A Daddy-Daughter Duet Of Beeps and Burbles

With the recent arrival of our third daughter, Erin Rae, I am reminded once again of those many wonders that attend a newborn. For months, we focused on a "due date," a faintly ominous term suggesting less-than-joyful obligations such as bills and term papers. But in an instant, what's "due" is paid in full, and the operative term becomes "arrival" as we celebrate this welcome guest.

In her, we recognize her mother's eyes and mouth, her father's torso and his straight, dark hair. Less recognizable, less - dare I say it? - human are these noises she emits.

In her poem "Morning Song," Sylvia Plath refers to the "handful of notes" her newborn child produces. What notes? What song? It's true that Erin flexes her face like a diva doing warm-ups. Her lips form perfect, impossibly round "o's." Rare lusty squalls set her epiglottis quivering.

So where are her arias? Her coos and consonants? My lovely daughter seems completely human but in this. She grunts, she pants, she mews and chirps. Like an alien, she beeps. She squeaks and belches in a burble I suppose she learned from her original neighbors.

IT isn't that I find these sounds distasteful. What father would? Erin's arsenal of noises sets me thinking. A veteran parent, I no longer lurch Pavlovian at every infant sound. Less anxious, I have leisure to consider.

What does science have to say about locution evolution? Maybe babies, language-wise, begin as cats and fishes.
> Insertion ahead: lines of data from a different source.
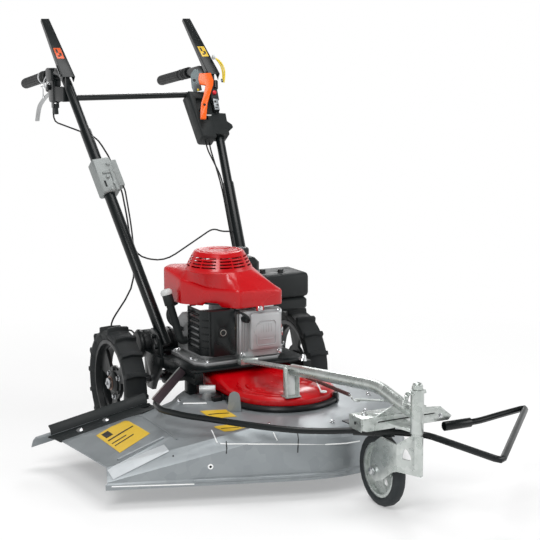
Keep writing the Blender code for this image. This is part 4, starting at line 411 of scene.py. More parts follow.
# %% Blocks and turned pieces
def turn_to(direction):
    """The turn that points a piece's own Z axis along a direction."""
    return Vector(direction).to_track_quat("Z", "Y").to_euler()


def block(place, size, radius, turn=(0, 0, 0)):
    """A box with rounded edges."""
    bpy.ops.object.select_all(action="DESELECT")
    bpy.ops.mesh.primitive_cube_add(size=1, location=place, rotation=turn)
    piece = bpy.context.object
    piece.scale = size
    bpy.ops.object.transform_apply(location=False, rotation=False, scale=True)
    edit_all()
    bpy.ops.mesh.bevel(offset=radius, segments=2, affect="EDGES")
    bpy.ops.object.mode_set(mode="OBJECT")
    return piece


def turned(profile, place, direction, steps=24):
    """Spins a line of (radius, height) pairs round an axis."""
    mesh = bpy.data.meshes.new("turned")
    mesh.from_pydata([(radius, 0, height) for radius, height in profile],
                     [(step, step + 1) for step in range(len(profile) - 1)], [])
    piece = new_piece("turned", mesh)
    edit_all()
    bpy.ops.mesh.spin(steps=steps, angle=2 * math.pi, center=(0, 0, 0), axis=(0, 0, 1))
    bpy.ops.mesh.select_all(action="SELECT")
    bpy.ops.mesh.remove_doubles(threshold=.00001)
    bpy.ops.mesh.normals_make_consistent(inside=False)
    bpy.ops.object.mode_set(mode="OBJECT")
    piece.location = place
    piece.rotation_euler = turn_to(direction)
    return piece


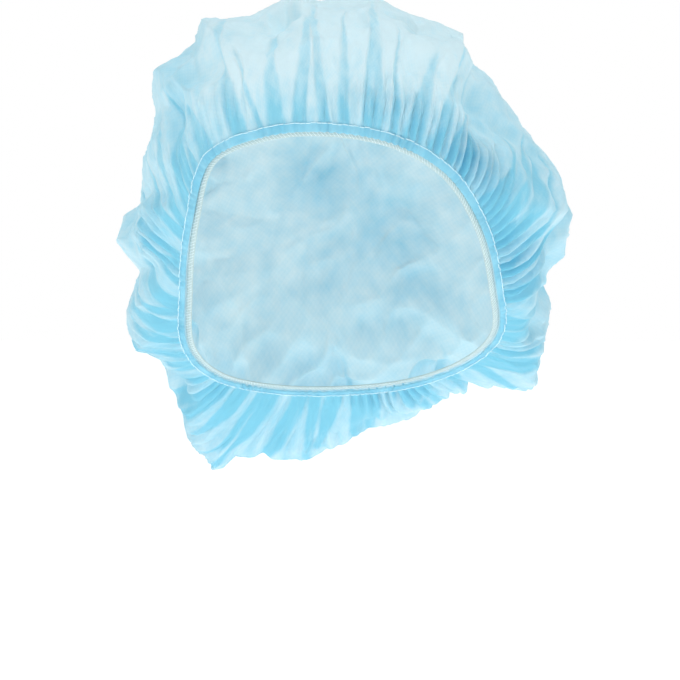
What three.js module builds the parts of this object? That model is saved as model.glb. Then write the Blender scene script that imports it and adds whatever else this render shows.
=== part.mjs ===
// A disposable hairnet: a round of thin nonwoven cloth gathered on an elastic edge, in the puffed form
// that it has on a head. Millimetres, +Z up, the face opening towards -Y, and the origin at the point
// inside the crown that sits on the top of a head.
import * as THREE from 'three';

// ---- driving dimensions -------------------------------------------------------------------------------

const WALL = 1.0; // the cloth's wall in this model
const GAP = 0.4; // the clear space between neighbouring pieces
const HEM_WIDTH = 4.6; // from the line of stitching to the folded edge
const HEM_THICK = 1.2;
const ELASTIC_WIDTH = 3.4;
const ELASTIC_THICK = 0.9;
const ELASTIC_SHOWS = 1.4; // how far the elastic's edge stands past the hem's

const PLEATS = 40; // small gathers all round the edge
const STEPS_PER_PLEAT = 4;
const PLEAT_DEPTH = 2.1; // half the height of a small gather, just past the stitching
const PLEAT_REACH = 0.42; // how far up the crown, from 0 at the edge to 1 at the centre, the gathers fade out
const PLEAT_FULL = 0.04; // where a small gather reaches its full height
const PLEAT_FADES = 0.1; // where it starts to fade out
const LIP = 0.16; // how far up the crown the cloth swells from the edge to its full girth
const TRIM_STEPS = 88; // steps along the hem and the elastic

const HEART = new THREE.Vector3(0, 28, -92); // the middle of the puffed crown
const FRONT_REACH = 119; // from the heart to the crown's foremost point
const BACK_REACH = 114;
const SLOPE = 0.36; // how far the crown's girth moves back for each millimetre below the heart
const ROUNDNESS = 2.3; // 2 is an ellipse from front to back, more is boxier
const LEAN_MEAN = 0.6; // how far the hem leans from the edge's own plane towards the face
const LEAN_SWING = 0.3; // how much more it does so at the brow, and less at the nape
const CENTRE_TILT = 47; // degrees from level up to the crown's centre, at the back of the head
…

Maybe there's some secret unborn-baby school that tutors newborns in these weird and entertaining cadences. Maybe some deep aural river links all species in a common chain.
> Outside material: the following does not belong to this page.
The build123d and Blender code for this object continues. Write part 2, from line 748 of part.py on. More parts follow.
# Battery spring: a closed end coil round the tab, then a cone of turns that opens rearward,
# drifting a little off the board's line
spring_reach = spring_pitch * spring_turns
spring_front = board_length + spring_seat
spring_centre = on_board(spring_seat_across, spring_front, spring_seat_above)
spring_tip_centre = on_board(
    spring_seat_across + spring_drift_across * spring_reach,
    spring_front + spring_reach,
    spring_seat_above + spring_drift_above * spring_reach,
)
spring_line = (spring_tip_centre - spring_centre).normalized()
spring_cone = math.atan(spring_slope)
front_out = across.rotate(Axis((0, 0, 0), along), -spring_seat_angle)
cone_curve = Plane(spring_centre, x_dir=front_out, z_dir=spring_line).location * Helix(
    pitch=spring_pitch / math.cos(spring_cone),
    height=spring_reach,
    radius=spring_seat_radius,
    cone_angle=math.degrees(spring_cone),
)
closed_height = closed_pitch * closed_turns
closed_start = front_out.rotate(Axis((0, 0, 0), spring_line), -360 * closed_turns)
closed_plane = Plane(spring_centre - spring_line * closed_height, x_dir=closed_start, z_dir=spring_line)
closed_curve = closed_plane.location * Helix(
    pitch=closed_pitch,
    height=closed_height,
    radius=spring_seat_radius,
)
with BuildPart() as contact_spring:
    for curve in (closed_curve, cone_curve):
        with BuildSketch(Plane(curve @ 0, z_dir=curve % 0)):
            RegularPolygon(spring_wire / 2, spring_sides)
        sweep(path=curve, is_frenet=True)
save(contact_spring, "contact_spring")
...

One night years back, I woke to hear a baby crying through my open window. My apartment building sat beside a church. When I heard that eerie wail, I conjured up an image of a foundling in a basket. Rushing out into the night, I probed the church's shrubbery. What relief to find a squalling cat!

These nights, cat squalls lead me straight to Erin's cradle. I pick her up and hold her close. Adjusting to this strange new audience, my own voice undergoes a metamorphosis, humming wordless melodies, crooning in a pitch and timbre that my colleagues at the office wouldn't recognize as mine.

Words can wait. For this first year, newly alert to Erin's ur-inflections, burp and murmur's nuance, I feel the heady pleasures of the bilingual, the sublingual. I get to deconstruct the once-familiar father tongue into an infant argot, stretching to new syllables.

For these few months, my daughter and I get to discourse joyfully in grunt and chirp, meeting one another in this private patois, this affectionate duet.